§ BRIEF:
Every line below that holds the string "scene" should be copied out.

--- BEGIN RECORDED INFORMATION ---

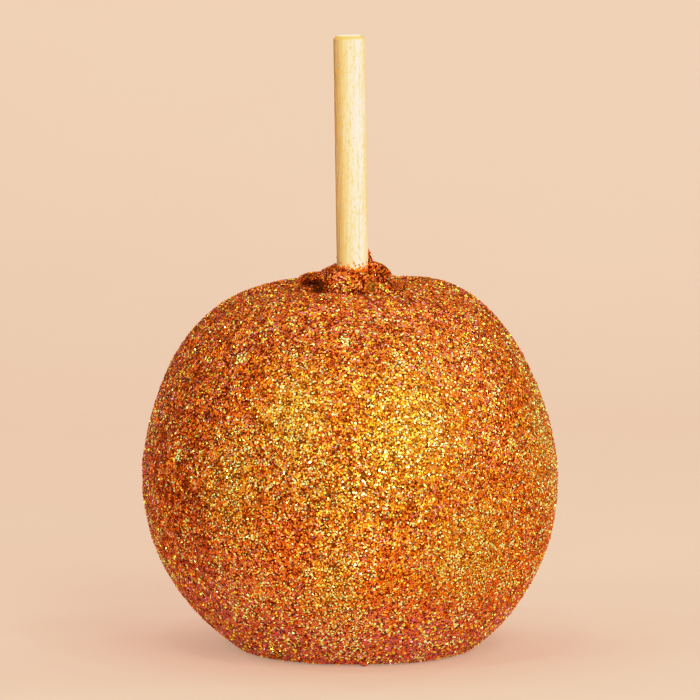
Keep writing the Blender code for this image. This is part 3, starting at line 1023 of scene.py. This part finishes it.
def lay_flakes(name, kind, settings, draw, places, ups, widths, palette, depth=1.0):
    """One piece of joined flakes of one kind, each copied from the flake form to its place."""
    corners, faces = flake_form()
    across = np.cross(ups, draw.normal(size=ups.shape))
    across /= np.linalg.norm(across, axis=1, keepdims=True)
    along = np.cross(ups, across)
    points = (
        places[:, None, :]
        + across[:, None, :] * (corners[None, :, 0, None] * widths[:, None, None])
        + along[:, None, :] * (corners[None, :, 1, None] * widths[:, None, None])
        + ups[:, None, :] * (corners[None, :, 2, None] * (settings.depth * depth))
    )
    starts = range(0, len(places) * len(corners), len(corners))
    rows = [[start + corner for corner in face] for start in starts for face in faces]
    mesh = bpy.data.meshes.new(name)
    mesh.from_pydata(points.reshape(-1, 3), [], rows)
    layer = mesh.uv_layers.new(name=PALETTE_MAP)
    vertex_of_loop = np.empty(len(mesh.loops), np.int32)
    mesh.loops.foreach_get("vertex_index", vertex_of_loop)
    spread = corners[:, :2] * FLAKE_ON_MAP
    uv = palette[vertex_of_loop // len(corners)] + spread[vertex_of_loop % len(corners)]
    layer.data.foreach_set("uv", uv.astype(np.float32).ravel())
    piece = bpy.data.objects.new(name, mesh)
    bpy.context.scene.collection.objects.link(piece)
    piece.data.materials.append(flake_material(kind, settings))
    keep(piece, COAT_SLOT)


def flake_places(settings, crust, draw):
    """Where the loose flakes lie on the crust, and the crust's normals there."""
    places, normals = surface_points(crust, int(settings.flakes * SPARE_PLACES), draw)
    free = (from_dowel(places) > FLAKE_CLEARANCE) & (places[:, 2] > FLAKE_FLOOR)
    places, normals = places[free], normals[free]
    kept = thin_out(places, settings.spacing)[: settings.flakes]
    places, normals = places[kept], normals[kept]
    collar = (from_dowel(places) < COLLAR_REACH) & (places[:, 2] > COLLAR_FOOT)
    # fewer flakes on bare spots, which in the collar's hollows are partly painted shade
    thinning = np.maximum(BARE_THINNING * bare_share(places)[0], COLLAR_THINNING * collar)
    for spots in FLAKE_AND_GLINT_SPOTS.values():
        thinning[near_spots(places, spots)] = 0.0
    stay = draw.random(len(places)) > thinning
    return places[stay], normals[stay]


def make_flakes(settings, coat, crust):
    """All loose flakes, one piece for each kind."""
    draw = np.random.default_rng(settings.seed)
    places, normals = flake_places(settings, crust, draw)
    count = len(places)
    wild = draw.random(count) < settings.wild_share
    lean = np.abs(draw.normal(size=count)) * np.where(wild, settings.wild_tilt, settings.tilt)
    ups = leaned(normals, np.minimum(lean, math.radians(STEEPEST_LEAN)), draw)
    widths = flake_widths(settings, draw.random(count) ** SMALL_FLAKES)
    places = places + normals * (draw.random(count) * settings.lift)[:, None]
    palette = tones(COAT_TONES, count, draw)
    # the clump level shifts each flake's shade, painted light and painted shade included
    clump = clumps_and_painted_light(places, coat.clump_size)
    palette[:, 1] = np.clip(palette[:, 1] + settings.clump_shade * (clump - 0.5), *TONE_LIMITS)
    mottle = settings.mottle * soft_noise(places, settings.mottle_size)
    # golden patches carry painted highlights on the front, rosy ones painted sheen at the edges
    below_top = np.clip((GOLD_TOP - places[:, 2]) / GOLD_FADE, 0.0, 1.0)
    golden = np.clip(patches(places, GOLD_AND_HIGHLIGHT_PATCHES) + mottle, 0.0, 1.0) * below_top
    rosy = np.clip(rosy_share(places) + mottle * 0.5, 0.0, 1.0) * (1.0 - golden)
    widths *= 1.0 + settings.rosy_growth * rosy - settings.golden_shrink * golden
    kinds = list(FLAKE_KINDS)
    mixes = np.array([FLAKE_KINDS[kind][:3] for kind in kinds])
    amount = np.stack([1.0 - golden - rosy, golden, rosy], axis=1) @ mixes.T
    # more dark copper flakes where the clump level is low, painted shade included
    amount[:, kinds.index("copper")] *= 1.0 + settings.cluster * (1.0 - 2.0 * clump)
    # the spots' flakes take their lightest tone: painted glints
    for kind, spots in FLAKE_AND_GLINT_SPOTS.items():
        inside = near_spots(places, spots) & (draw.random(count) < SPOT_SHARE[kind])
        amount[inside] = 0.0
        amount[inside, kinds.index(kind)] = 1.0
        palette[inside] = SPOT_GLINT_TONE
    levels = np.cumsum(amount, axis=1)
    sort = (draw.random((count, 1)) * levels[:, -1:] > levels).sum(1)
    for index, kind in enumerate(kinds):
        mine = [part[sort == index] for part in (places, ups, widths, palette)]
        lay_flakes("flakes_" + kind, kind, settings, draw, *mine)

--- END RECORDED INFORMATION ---

§ EXPECTED OUTPUT:
Keep writing the Blender code for this image. This is part 3, starting at line 1023 of scene.py. This part finishes it.
    bpy.context.scene.collection.objects.link(piece)